Today, though, secrecy easily alienates people—makes them angry or just turns them off. Most people understand that not every sensitive fact about the inner-workings of groups they belong to can or should be spread on the record. But they have learned to take openness and candor in the exercise of leadership as the norm and are offended when the norm is violated for no apparent good reason.
The spread of democratic governance in secular society has brought pressure to bear on the Church in this matter in modern times, but fundamental questions pertaining to secrecy and openness in ecclesiastical affairs are not new. At the end of On Consulting the Faithful in Matters of Doctrine, published in 1859, John Henry Newman quoted from an account of the rejoicing of the people of Ephesus when the council of A.D. 431 declared the Virgin Mary to be Theotokos (Mother of God), as they ardently hoped it would do.
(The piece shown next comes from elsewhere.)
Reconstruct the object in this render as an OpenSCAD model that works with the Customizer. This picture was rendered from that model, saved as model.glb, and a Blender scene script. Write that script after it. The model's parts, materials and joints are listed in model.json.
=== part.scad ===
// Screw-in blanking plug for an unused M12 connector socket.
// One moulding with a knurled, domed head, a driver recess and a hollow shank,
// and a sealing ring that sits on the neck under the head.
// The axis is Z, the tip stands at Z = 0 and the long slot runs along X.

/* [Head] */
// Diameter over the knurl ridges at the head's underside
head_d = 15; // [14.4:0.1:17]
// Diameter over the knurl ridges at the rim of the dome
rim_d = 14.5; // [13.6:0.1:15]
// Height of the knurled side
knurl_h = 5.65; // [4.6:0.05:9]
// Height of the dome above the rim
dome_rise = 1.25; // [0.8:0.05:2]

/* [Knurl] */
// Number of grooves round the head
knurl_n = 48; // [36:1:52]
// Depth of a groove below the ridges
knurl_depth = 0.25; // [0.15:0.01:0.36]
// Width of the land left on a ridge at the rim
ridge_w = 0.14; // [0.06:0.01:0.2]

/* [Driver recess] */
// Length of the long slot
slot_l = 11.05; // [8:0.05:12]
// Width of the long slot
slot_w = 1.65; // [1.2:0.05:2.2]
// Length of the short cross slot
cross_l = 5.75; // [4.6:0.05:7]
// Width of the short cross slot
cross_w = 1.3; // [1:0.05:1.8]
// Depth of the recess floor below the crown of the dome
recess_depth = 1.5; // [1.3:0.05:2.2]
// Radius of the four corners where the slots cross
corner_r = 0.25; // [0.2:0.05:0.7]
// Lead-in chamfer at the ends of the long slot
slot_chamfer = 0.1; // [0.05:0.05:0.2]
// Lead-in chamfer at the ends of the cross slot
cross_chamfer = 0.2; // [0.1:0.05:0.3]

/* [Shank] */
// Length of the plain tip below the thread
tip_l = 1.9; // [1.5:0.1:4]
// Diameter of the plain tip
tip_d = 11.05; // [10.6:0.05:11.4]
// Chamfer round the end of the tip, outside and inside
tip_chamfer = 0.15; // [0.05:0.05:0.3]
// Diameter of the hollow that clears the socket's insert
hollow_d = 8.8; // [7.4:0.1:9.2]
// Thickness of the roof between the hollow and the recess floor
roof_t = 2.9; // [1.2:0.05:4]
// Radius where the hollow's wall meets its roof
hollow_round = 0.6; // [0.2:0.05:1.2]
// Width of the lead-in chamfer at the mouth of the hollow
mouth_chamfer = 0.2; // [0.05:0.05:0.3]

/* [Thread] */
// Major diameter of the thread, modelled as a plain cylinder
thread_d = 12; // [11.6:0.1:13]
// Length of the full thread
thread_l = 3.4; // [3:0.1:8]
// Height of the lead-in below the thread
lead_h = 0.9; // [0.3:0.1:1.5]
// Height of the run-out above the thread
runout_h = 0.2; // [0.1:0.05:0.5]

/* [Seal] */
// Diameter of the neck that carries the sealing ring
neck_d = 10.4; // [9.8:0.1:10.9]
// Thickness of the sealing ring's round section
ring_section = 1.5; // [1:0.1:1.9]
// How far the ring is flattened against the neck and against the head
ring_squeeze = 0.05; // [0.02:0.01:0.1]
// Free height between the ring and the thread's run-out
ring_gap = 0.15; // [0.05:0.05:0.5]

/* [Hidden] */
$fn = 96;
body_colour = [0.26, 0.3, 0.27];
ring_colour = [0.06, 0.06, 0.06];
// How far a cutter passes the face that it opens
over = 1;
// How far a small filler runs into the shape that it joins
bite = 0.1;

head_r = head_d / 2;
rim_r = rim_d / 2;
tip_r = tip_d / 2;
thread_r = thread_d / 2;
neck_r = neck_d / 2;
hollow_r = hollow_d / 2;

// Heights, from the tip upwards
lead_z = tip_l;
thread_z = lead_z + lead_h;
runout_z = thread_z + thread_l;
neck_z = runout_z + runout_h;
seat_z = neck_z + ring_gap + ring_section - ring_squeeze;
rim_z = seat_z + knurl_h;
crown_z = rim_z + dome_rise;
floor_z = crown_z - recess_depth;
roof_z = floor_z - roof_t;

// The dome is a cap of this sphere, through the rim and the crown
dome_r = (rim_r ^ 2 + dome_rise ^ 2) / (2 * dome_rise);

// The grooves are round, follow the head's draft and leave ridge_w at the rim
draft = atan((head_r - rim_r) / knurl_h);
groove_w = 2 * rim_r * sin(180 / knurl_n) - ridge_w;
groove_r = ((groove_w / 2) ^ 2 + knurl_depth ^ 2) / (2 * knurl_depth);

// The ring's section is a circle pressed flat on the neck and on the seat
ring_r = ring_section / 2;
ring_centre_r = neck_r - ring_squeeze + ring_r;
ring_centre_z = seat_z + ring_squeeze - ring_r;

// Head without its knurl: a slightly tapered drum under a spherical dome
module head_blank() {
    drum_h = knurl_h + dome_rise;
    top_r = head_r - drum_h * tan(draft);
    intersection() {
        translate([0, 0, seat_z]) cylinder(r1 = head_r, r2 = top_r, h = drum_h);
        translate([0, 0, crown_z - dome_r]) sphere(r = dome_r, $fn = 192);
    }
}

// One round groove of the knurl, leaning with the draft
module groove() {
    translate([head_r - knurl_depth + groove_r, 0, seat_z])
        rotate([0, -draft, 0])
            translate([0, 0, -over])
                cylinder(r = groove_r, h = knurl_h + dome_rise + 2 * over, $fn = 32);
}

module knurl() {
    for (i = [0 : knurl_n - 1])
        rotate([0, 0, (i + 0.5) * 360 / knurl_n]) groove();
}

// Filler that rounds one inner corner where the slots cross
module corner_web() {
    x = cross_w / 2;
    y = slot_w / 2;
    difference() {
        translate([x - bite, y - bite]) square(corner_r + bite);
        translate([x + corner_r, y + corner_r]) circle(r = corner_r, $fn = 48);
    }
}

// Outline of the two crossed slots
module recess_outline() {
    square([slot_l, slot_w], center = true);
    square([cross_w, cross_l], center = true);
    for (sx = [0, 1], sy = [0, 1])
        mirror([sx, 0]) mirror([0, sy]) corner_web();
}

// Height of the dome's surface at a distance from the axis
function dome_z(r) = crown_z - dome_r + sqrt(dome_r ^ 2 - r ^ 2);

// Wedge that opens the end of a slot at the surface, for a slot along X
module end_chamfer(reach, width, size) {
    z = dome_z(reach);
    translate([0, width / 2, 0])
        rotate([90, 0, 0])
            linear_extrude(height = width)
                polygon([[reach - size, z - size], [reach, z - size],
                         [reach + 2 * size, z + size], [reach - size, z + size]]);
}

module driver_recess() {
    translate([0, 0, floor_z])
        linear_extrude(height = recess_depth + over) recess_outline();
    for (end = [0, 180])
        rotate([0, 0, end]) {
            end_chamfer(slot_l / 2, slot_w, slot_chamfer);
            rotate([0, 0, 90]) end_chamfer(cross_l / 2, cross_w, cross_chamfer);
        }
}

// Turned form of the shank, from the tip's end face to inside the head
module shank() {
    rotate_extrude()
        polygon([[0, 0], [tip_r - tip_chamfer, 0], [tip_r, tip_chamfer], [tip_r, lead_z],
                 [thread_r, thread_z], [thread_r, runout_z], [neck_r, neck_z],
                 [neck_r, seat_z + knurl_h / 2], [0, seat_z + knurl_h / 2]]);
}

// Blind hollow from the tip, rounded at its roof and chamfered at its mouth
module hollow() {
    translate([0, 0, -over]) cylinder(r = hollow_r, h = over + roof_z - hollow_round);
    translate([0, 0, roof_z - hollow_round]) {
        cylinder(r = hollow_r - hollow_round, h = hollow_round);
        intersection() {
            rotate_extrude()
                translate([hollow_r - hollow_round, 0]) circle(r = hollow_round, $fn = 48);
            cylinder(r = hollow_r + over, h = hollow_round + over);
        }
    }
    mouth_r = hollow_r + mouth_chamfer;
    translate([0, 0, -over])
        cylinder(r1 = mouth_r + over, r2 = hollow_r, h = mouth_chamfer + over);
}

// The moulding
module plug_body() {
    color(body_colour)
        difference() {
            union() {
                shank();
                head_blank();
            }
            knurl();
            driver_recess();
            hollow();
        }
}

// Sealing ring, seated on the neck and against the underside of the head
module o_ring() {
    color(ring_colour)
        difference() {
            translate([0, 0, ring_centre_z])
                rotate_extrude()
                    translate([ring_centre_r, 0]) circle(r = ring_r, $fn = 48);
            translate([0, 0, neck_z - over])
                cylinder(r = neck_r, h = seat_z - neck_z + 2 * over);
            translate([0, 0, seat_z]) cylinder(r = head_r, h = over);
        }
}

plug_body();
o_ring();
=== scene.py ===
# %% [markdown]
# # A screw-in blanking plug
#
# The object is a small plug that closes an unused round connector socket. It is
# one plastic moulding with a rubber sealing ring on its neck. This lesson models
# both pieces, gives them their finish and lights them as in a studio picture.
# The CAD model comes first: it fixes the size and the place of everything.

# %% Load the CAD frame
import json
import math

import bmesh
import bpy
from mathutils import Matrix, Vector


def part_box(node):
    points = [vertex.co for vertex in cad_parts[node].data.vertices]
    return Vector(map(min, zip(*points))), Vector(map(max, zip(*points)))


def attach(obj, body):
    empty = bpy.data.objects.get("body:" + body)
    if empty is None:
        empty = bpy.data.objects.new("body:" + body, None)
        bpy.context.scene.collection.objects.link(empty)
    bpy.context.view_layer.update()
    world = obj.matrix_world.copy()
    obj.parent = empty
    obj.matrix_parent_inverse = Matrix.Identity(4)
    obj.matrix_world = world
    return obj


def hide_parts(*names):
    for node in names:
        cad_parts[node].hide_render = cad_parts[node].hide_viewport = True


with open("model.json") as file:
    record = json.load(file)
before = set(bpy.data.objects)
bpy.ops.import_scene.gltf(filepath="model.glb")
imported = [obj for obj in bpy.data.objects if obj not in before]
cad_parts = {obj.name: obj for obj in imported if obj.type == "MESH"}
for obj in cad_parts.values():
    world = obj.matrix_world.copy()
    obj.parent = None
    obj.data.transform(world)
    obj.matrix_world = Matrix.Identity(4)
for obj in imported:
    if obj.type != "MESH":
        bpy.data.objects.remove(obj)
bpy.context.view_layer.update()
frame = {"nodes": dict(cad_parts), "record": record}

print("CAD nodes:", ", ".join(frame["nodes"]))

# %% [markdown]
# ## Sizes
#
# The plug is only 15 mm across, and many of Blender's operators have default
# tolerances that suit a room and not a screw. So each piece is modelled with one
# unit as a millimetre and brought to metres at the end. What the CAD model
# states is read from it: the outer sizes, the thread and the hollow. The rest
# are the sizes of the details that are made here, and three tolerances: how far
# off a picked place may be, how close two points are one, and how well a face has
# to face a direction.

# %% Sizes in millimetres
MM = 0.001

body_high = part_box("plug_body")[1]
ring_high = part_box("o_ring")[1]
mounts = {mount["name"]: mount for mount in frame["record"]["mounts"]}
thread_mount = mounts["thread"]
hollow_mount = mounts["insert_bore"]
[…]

Newman wrote:
I think certainly that the Ecclesia docens is more happy when she has such enthusiastic partisans about her as are here represented, than when she cuts off the faithful from the study of her divine doctrines and the sympathy of her divine contemplations, and requires from them a fides implicita in her word, which in the educated classes will terminate in indifference, and in the poorer in superstition.
To put that another way: Negotiating things behind the scenes just doesn’t work anymore.